By building detailed logs, audit trails, and repeatable security processes around AI outputs, initiatives like Matterhorn’s give regulators something concrete to evaluate. They can see that:

– There was a defined development and review process.
– Specific checks were run and passed.
– Human sign‑off happened before deployment.

While this doesn’t make smart contracts “regulation‑proof,” it does move the industry closer to a world in which AI‑driven protocols can meet institutional and regulatory expectations.

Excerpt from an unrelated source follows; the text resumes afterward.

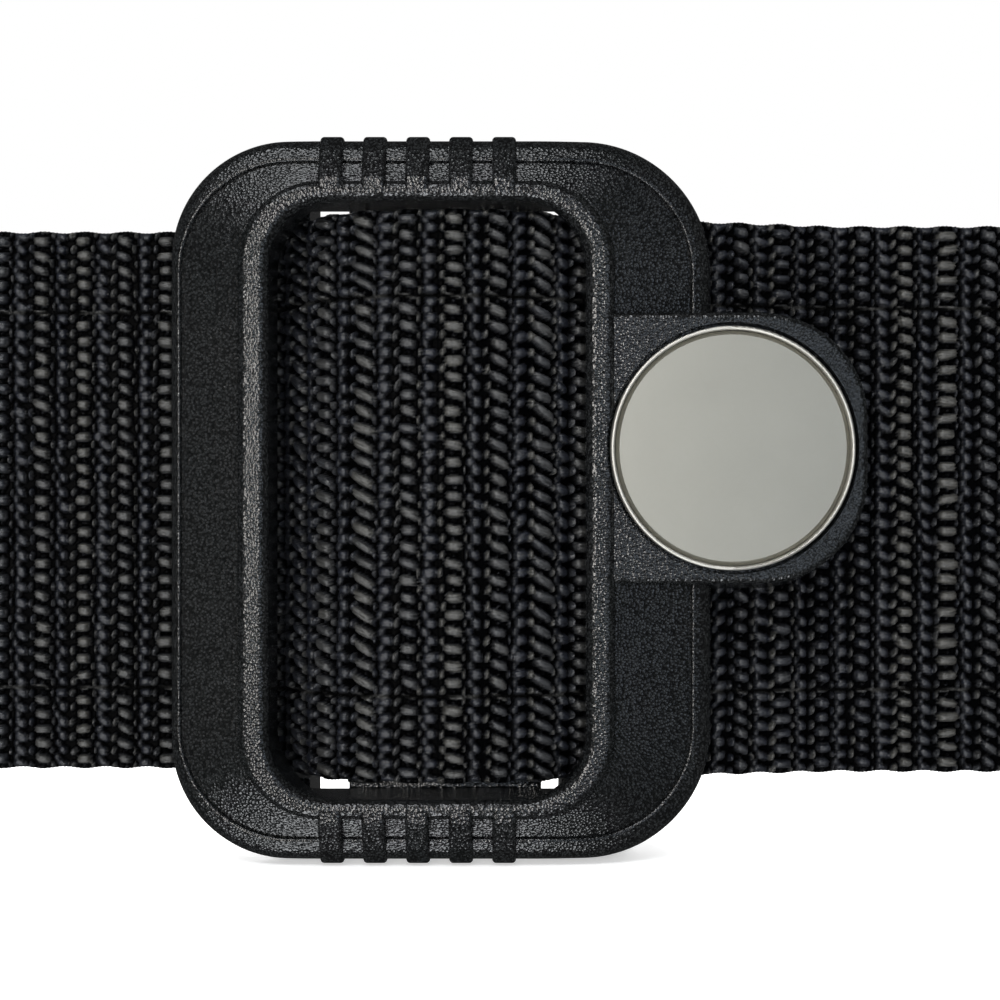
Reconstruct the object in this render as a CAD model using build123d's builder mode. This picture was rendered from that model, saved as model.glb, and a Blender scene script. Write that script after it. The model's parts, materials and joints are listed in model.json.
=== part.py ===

Beyond smart contracts: the broader “vibe coding” stack

Although the current focus is on smart contracts, the same pattern of natural‑language development plus safety rails is likely to extend to the entire Web3 stack:

Front‑end dApp interfaces: AI describing and generating UI components connected to contracts.
Off‑chain services and oracles: automated, verifiable bridges between blockchains and real‑world data.
Governance and legal wrappers: AI‑drafted governance rules aligned with on‑chain logic and off‑chain agreements.

In each layer, the tension between speed and safety will reappear-and the same principles Matterhorn and the ASI Alliance are applying to contracts will need to be replicated.

The road ahead for AI and crypto security

AI‑assisted coding is not going away; it will become the default way many developers work. The real question is whether the industry treats security as an afterthought or as the core design constraint of AI tooling.

By putting auditing, verification, and human oversight at the center of their “vibe coding” platform, Matterhorn and the ASI Alliance are betting that safety will become a competitive advantage. Teams that can move quickly *and* deploy with confidence are more likely to win user trust, institutional partnerships, and long‑term relevance.

For now, the message to builders is clear: embrace AI for what it does best-rapid iteration, boilerplate generation, and pattern recognition-but pair it with rigorous checks, both automated and human. As money and code become increasingly intertwined, “vibes” alone are not enough; they need to be backed by verifiable correctness.